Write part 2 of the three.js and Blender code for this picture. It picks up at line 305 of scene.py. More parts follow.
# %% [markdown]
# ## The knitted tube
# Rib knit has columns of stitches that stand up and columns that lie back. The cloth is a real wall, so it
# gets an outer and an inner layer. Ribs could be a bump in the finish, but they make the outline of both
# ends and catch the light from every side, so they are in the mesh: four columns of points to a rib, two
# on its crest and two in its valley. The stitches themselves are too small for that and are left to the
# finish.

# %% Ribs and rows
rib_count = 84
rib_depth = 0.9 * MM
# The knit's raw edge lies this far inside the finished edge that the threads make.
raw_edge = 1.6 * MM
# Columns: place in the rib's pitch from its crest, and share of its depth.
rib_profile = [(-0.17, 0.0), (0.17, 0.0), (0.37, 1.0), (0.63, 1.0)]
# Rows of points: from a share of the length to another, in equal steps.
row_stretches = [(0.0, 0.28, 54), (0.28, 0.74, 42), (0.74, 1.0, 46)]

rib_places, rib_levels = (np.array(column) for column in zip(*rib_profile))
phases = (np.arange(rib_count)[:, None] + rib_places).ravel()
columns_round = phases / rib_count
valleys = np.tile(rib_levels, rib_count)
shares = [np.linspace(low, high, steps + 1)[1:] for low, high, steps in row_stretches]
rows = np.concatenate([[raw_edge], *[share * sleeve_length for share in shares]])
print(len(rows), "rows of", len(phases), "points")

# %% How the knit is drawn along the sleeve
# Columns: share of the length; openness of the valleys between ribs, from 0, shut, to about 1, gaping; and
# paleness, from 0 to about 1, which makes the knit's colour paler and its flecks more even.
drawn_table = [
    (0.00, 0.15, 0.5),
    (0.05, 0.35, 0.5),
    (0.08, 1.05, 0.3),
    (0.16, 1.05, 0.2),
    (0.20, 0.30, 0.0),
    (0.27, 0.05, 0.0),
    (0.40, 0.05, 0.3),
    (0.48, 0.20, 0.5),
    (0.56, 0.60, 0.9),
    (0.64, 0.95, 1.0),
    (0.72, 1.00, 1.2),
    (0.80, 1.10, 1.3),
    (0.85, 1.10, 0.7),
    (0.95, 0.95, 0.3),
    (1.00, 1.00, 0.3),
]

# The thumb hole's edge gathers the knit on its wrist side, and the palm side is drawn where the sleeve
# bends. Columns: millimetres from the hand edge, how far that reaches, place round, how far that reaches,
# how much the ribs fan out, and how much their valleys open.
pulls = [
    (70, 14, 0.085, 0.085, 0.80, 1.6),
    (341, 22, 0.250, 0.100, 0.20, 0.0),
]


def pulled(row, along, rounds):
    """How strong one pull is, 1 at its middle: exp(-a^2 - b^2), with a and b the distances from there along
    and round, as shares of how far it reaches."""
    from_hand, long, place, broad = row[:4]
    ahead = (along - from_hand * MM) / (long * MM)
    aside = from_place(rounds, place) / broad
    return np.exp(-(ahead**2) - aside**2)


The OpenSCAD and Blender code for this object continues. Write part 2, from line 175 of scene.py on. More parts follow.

__Exercise instructions__: Reply with one number only, the count of lines above that hold the string "Blender".

__Task response__: 2